Since I started getting serious about fitness stuff, I’ve been getting a ton of inspiration and ideas from the Internet. YouTube videos, blog posts, academic research studies, you name it. The Internet is a fantastic resource for finding everything from workouts to recipes to general wellness advice. However, there’s always misinformation spreading around online, and some of that false info is particularly pervasive. In today’s post, I’m sharing some of my biggest pet peeves when it comes to the fitness myths I find online.
“How to Lose Fat From Your *Insert Body Part Here*”
I’d love if you could somehow target where you lose your fat from, the way that so many Pinterest graphic workouts say you can. I’d lose it all from my stomach and not at all from my boobs, thank you very much. Unfortunately, fat loss doesn’t work like that. Fat loss occurs all over your body – genetics largely determine where you lose fat from the fastest – and you lose fat from a caloric deficit and cardiovascular exercise. Lunges alone won’t give you a thigh gap.
1,200-calorie a day diets
Your body needs fuel to do its best, and 1,200 calories more than likely isn’t enough fuel for someone who is exercising regularly and living an otherwise healthy lifestyle. Diets like this aren’t sustainable and cause your body to go into survival mode, which actually makes it harder to lose fat. Figure out what your basal metabolic rate (BMR) is, factor in the calories you burn from exercise, and subtract around 500 calories from there (that’ll put you on track to lose about 1 pound per week). For me, that number is close to 1,800 calories, which is totally off from that 1,200 number I was once aiming for. Give your body the fuel it needs.
High emphasis on cardio
Cardiovascular exercise is great. There are all sorts of health benefits associated with regular cardiovascular exercise, like a reduced risk of heart disease and Type 2 diabetes. It’s also important if you want to lose weight, because it’ll help burn off calories and put your body in a slight caloric deficit (notice I said slight, see previous section for why anything more extreme probably isn’t a great idea). However, a truly balanced exercise routine should also include some sort of strength training. Building muscle will help raise your metabolism, which will, in turn, help you lose fat faster. Whether you like lifting weights or going to a strength-based class like Pure Barre, adding some sort of strength training to your workout routine will help you achieve your fitness goals much more effectively than cardio alone.

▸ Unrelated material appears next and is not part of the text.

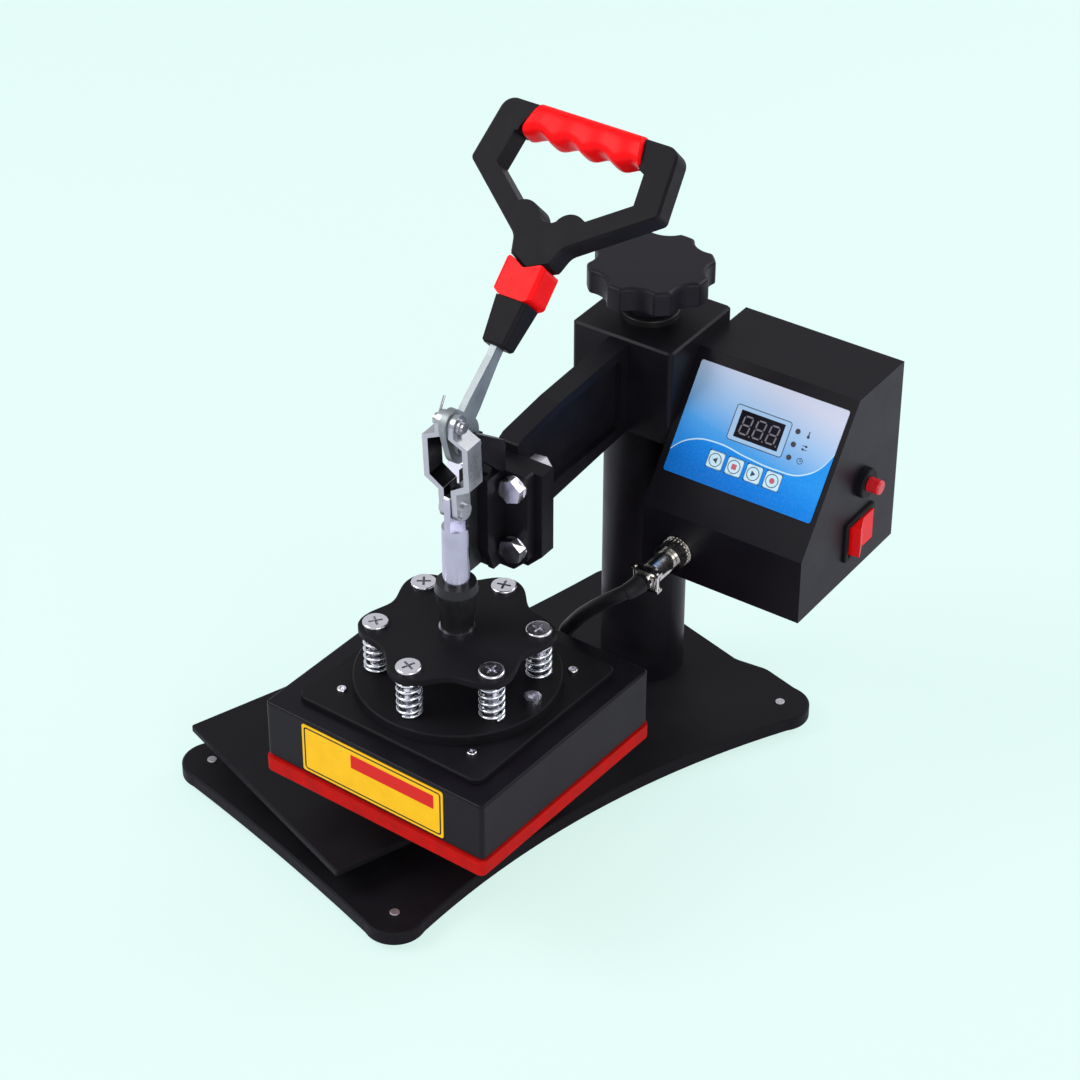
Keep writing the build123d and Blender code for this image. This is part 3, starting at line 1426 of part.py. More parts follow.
# Power rocker: bezel with its switch body, and the rocker that tilts between its ends
rocker_axis_x = box_right - 4.0
with BuildPart() as rocker_bezel:
    with BuildSketch(side(head, box_right)):
        with Locations((rocker_y, rocker_z)):
            RectangleRounded(rocker_bezel_length, rocker_bezel_height, 1.5)
    extrude(amount=rocker_bezel_thickness)
    chamfer(facing(rocker_bezel, tuple(head.x_dir)).edges(), length=0.7)
    with BuildSketch(side(head, box_right)):
        with Locations((rocker_y, rocker_z)):
            Rectangle(rocker_bezel_length - 4, rocker_bezel_height - 4)
    extrude(amount=-20)
    with BuildSketch(side(head, box_right + rocker_bezel_thickness)):
        with Locations((rocker_y, rocker_z)):
            Rectangle(rocker_length + 2 * rocker_gap, rocker_height + 2 * rocker_gap)
    extrude(amount=-17, mode=Mode.SUBTRACT)
    with BuildSketch(level(head, rocker_z - rocker_height / 2 - rocker_gap, rocker_axis_x, rocker_y)):
        Circle(1.6 - running_fit)
    extrude(amount=rocker_height + 2 * rocker_gap)
save(rocker_bezel, "rocker_bezel")

# The rocker's face is two planes that meet in a shallow valley over its axis
with BuildPart() as rocker:
    with BuildSketch(level(head, rocker_z - rocker_height / 2)):
        with BuildLine():
            half = rocker_length / 2 - 1.2
            crown = box_right + rocker_bezel_thickness + 3.2
            Polyline(
                (rocker_axis_x - 4.0, rocker_y),
                (rocker_axis_x - 1.0, rocker_y - half),
                (crown, rocker_y - half),
                (crown - half * tan(radians(rocker_tilt)), rocker_y),
                (crown, rocker_y + half),
                (rocker_axis_x - 1.0, rocker_y + half),
                close=True,
            )
        make_face()
    extrude(amount=rocker_height)
    with Locations(level(head, rocker_z + rocker_height / 2)):
        with Locations((rocker_axis_x, rocker_y)):
            Hole(radius=1.6, depth=rocker_height)
rocker_turned = rocker.part.rotate(
    Axis(head.from_local_coords(Vector(rocker_axis_x, rocker_y, rocker_z)), (0, 0, 1)), rocker_tilt
)
with BuildPart() as rocker_placed:
    add(rocker_turned)
save(rocker_placed, "rocker")

# Chassis socket: flange on the front wall, barrel and nut inside, thread outside
with BuildPart() as chassis_socket:
    with BuildSketch(front(head, box_front, socket_x, socket_z)):
        Circle(socket_flange_diameter / 2)
    extrude(amount=1.6)
    with BuildSketch(front(head, box_front - 1.6, socket_x, socket_z)):
        Circle(socket_barrel_diameter / 2)
    extrude(amount=-14)
    with BuildSketch(front(head, box_front - 1.6, socket_x, socket_z)):
        Circle(socket_barrel_diameter / 2)
    extrude(amount=5)
    with BuildSketch(front(head, box_front + box_sheet, socket_x, socket_z)):
        RegularPolygon(socket_flange_diameter / 2, 6)
    extrude(amount=-2.5)
save(chassis_socket, "chassis_socket")

# Plug: knurled ring that turns, and a shell with a saddle clamp for the cord
ring_rear = box_front - 1.6 - 0.4
ring_front = ring_rear - plug_ring_length
with BuildPart() as plug_ring:
    with BuildSketch(front(head, ring_rear, socket_x, socket_z)):
        Circle(plug_ring_diameter / 2)
        Circle(socket_barrel_diameter / 2 + 0.3, mode=Mode.SUBTRACT)
    extrude(amount=plug_ring_length)
    with BuildSketch(front(head, ring_rear, socket_x, socket_z)):
        with PolarLocations(plug_ring_diameter / 2, 24):
            Circle(0.55)
    extrude(amount=plug_ring_length - 2.0, mode=Mode.SUBTRACT)
save(plug_ring, "plug_ring")

shell_rear = ring_rear - 5.6
shell_end = shell_rear - plug_shell_length
saddle_end = shell_end - plug_saddle_length
with BuildPart() as plug_shell:
    with BuildSketch(front(head, shell_rear, socket_x, socket_z)):
        Circle(socket_barrel_diameter / 2)
    extrude(amount=shell_rear - ring_front + 0.3)
    with BuildSketch(front(head, ring_front - 0.3, socket_x, socket_z)):
        Circle(plug_shell_diameter / 2)
    extrude(amount=ring_front - 0.3 - shell_end)
    with BuildSketch(front(head, shell_end, socket_x, socket_z)):
        Circle(plug_shell_diameter / 2 - 0.4)
        Rectangle(plug_shell_diameter, cord_diameter + 2 * saddle_wall, mode=Mode.INTERSECT)
        Circle(cord_diameter / 2 + running_fit, mode=Mode.SUBTRACT)
    extrude(amount=plug_saddle_length)
    for row in (1, -1):
        bar_z = socket_z + row * (cord_diameter / 2 + saddle_wall / 2)
        with BuildSketch(level(head, bar_z, socket_x, (shell_end + saddle_end) / 2)):
            Rectangle(plug_shell_diameter + 5.4, 4.6)
        extrude(amount=row * 1.6)
    for x in (-1, 1):
        spot = (socket_x + x * (plug_shell_diameter / 2 + 0.9), (shell_end + saddle_end) / 2)
        with BuildSketch(level(head, socket_z - cord_diameter / 2 - 1.6, *spot)):
            Circle(1.1)
        extrude(amount=cord_diameter + 4.2)
save(plug_shell, "plug_shell")

# Mains inlet at the back: flange, moulded cavity and three pins
inlet_mouth = rear(head, box_back + inlet_flange_thickness, inlet_x, inlet_z)
with BuildPart() as mains_inlet:
    with BuildSketch(rear(head, box_back, inlet_x, inlet_z)):
        RectangleRounded(inlet_flange_width, inlet_flange_height, 3.0)
    extrude(amount=inlet_flange_thickness)
    with BuildSketch(rear(head, box_back, inlet_x, inlet_z)):
        Rectangle(inlet_width + 2.4, inlet_height + 2.4)
    extrude(amount=-inlet_depth)
    with BuildSketch(inlet_mouth):
        with BuildLine():
            FilletPolyline(
                (-inlet_width / 2, -inlet_height / 2),
                (inlet_width / 2, -inlet_height / 2),
                (inlet_width / 2, inlet_height / 2 - 5),
                (inlet_width / 2 - 5, inlet_height / 2),
                (-inlet_width / 2 + 5, inlet_height / 2),
                (-inlet_width / 2, inlet_height / 2 - 5),
                close=True,
                radius=1.5,
            )
        make_face()
    extrude(amount=-inlet_depth - inlet_flange_thickness + 2.0, mode=Mode.SUBTRACT)
save(mains_inlet, "mains_inlet")

with BuildPart() as inlet_pins:
    with BuildSketch(rear(head, box_back - inlet_depth + 2.0, inlet_x, inlet_z)):
        with Locations((-7, -1.5), (7, -1.5), (0, 3.0)):
            Rectangle(2.0, 4.0)
    extrude(amount=inlet_depth - 4.0)
save(inlet_pins, "inlet_pins")

# Elbow on the heater's rear wall: hollow, with its mouth upwards
elbow_foot = heater.from_local_coords(Vector(0, cover_length / 2, 0))
elbow_axis = heater.y_dir
elbow_centre_z = elbow_top - elbow_diameter
elbow_out = cover_length / 2 + elbow_diameter / 2 + 0.6
with BuildPart() as cord_elbow:
    with BuildSketch(rear(heater, cover_length / 2, elbow_x, elbow_centre_z)):
        Circle(elbow_diameter / 2 + 2)
    extrude(amount=2.0)
    with BuildSketch(rear(heater, cover_length / 2, elbow_x, elbow_centre_z)):
        Circle(elbow_diameter / 2)
    extrude(amount=elbow_out - cover_length / 2)
    with BuildSketch(level(heater, elbow_centre_z, elbow_x, elbow_out)):
        Circle(elbow_diameter / 2)
    extrude(amount=elbow_top - elbow_centre_z)
    fillet(cord_elbow.edges().group_by(Axis.Z)[-1], radius=1.0)
    with Locations(level(heater, elbow_centre_z, elbow_x, elbow_out)):
        Sphere(radius=elbow_diameter / 2)
    with Locations(level(heater, elbow_top, elbow_x, elbow_out)):
        Hole(radius=elbow_bore / 2, depth=elbow_diameter * 1.1)
save(cord_elbow, "cord_elbow")

# Heater cord: leaves the plug forwards, bends left and down, and drops into the elbow
elbow_mouth = head.to_local_coords(heater.from_local_coords(Vector(elbow_x, elbow_out, elbow_top - 1.0)))
cord_points = [
    (socket_x, shell_end, socket_z),
    (socket_x, shell_end - 15.0, socket_z - 0.5),
    (51.0, -107.5, 144.0),
    (40.0, -109.5, 134.5),
    (28.0, -109.0, 122.0),
    (elbow_mouth.X + 4.5, elbow_mouth.Y, 111.5),
    (elbow_mouth.X, elbow_mouth.Y, 105.0),
    (elbow_mouth.X, elbow_mouth.Y, elbow_top - 1.0),
]
cord_route = [head.from_local_coords(Vector(*p)) for p in cord_points]
cord_radii = []
for before, here, after in zip(cord_route, cord_route[1:], cord_route[2:]):
    turn = radians((here - before).get_angle(after - here))
    cord_radii.append(0.45 * min((here - before).length, (after - here).length) / tan(turn / 2))
print("cord radii", [round(r, 1) for r in cord_radii])
with BuildPart() as heater_cord:
    with BuildLine() as cord_line:
        FilletPolyline(*cord_route, radius=cord_radii)
    cord_path = cord_line.wires()[0]
    with BuildSketch(Plane(origin=cord_path @ 0, z_dir=cord_path % 0)):
        Circle(cord_diameter / 2)
    sweep(path=cord_path)
print("cord length", round(cord_path.length, 1))
print("cord volume", round(heater_cord.part.volume), "from its section", round(pi * cord_diameter**2 / 4 * cord_path.length))
save(heater_cord, "heater_cord")
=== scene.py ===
# %% [markdown]
# # A small swing-away heat press
#
# The construction model already has every rigid piece in its place. This lesson dresses it:
# it lights the press as in a catalogue, gives each piece the finish that its maker would,
# and makes anew the few pieces that look better as smooth surfaces than as solids.
# All lengths are in metres, in the frame of the construction model.

import math

import bmesh
import bpy
import numpy as np
from mathutils import Matrix, Vector


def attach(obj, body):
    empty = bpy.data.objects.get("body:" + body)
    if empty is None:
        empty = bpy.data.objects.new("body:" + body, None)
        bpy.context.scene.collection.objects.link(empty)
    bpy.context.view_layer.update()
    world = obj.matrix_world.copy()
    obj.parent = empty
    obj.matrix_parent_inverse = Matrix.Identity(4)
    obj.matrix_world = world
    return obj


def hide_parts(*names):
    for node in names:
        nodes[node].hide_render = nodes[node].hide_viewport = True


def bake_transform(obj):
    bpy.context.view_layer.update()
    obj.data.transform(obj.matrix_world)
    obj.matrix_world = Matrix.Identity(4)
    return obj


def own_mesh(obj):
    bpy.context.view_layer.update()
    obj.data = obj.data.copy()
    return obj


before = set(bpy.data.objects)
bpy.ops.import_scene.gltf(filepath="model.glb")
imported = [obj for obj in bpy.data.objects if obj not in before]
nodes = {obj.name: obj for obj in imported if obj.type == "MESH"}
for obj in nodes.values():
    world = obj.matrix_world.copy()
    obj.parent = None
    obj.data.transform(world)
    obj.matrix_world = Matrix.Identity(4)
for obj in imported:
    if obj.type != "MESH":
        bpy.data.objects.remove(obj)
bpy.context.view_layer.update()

# %% [markdown]
# ## The press's own frames
#
# The column is the axis of the whole machine. The head with its beam, toggle and control box
# stands turned about it, and the heater is turned a little more. A piece that belongs to the
# head is easiest to describe in the head's frame, so one small function carries points from
# such a frame into the world. A full transform per object would also work, but then the mesh
# would not lie where it is drawn, and the patterns on it would slide.

# %% Frames of the head and the heater
MM = 0.001
UP = np.array([0.0, 0.0, 1.0])
COLUMN = np.array([-21.95, 95.45, 0.0]) * MM
HEAD_TURN = math.radians(15.54)
HEATER_TURN = math.radians(15.54 - 2.77)
REACH = 188.7 * MM


def axes_turned(angle):
    """Rows are the X, Y and Z directions of an upright frame turned by angle about Z."""
    c, s = math.cos(angle), math.sin(angle)
    return np.array([[c, s, 0.0], [-s, c, 0.0], [0.0, 0.0, 1.0]])


HEAD_AXES = axes_turned(HEAD_TURN)
HEATER_AXES = axes_turned(HEATER_TURN)
HEATER_FOOT = COLUMN + np.array([0.0, -REACH, 0.0]) @ HEAD_AXES


def placed(points, axes, origin):
    """World points: the sum of each coordinate times its axis, plus the origin."""
    return np.asarray(points, float) @ axes + origin


print("heater stands at", HEATER_FOOT.round(4))

# %% [markdown]
# ## Camera
#
# A long lens from the front right and above, as a catalogue picture is taken. Forward, right
# and down are worked out from azimuth and elevation, and then turned by a very small roll.

# %% Camera
PHOTO_WIDTH = 1080
FOCAL_PIXELS = 3205.97
SENSOR_WIDTH = 36.0
EYE_FROM_COLUMN = np.array([1141.61, -1042.77, 1188.13]) * MM
azimuth, elevation, roll = math.radians(-49.877), math.radians(35.2007), math.radians(-0.1036)
level_forward = np.array([math.sin(azimuth), math.cos(azimuth), 0.0])
forward = math.cos(elevation) * level_forward - math.sin(elevation) * UP
level_right = np.array([math.cos(azimuth), -math.sin(azimuth), 0.0])
level_down = np.cross(forward, level_right)
right = math.cos(roll) * level_right + math.sin(roll) * level_down
down = -math.sin(roll) * level_right + math.cos(roll) * level_down
camera_data = bpy.data.cameras.new("camera")
camera_data.sensor_width = SENSOR_WIDTH
camera_data.lens = FOCAL_PIXELS / PHOTO_WIDTH * SENSOR_WIDTH
camera = bpy.data.objects.new("camera", camera_data)
bpy.context.scene.collection.objects.link(camera)
turn = Matrix((right, -down, -forward)).transposed().to_4x4()
eye = Vector(COLUMN + EYE_FROM_COLUMN)
camera.matrix_world = Matrix.Translation(eye) @ turn
bpy.context.scene.camera = camera
print("camera", eye[:], "lens", round(camera_data.lens, 2))

# %% [markdown]
# ## Surfaces from numbers
#
# Every new round piece is a grid of points: one parameter runs along the piece and one round
# it. The faces of such a grid follow from its shape alone, so one function builds them all. A
# subdivided box could be pushed into shape too, but a grid says exactly what it is. The small
# flat pieces are plates: an outline at two heights.

# %% Grid surface
new_pieces = []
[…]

Lifting weights = making you bulky
This myth isn’t as common as it used to be, but it still gets perpetrated nonetheless. The way that you put on a significant amount of muscle is by “bulking” – aka workout out and eating in a caloric surplus. If you’re not eating in that surplus, your body won’t be producing some massive amount of muscle that’ll turn you into a female bodybuilder. (If you want to turn into a female bodybuilder though, by all means, go for it. Those women are impressive.) You can lift weights and still stay relatively lean.
The only way to lift is to lift heavy
Yes, if you’re trying to put on muscle, lifting heavy is the fastest way to do that. That doesn’t mean that lifting lighter weights or doing bodyweight workouts won’t get you results. If you don’t want to lift heavy, whether it be due to risk of injury or just a dislike of heavy lifting, you don’t have to. You’ll still see results doing high-rep, low-weight workouts if that’s what you’d prefer to do.
Any other fitness myths you’ve spotted on the Internet that get on your nerves?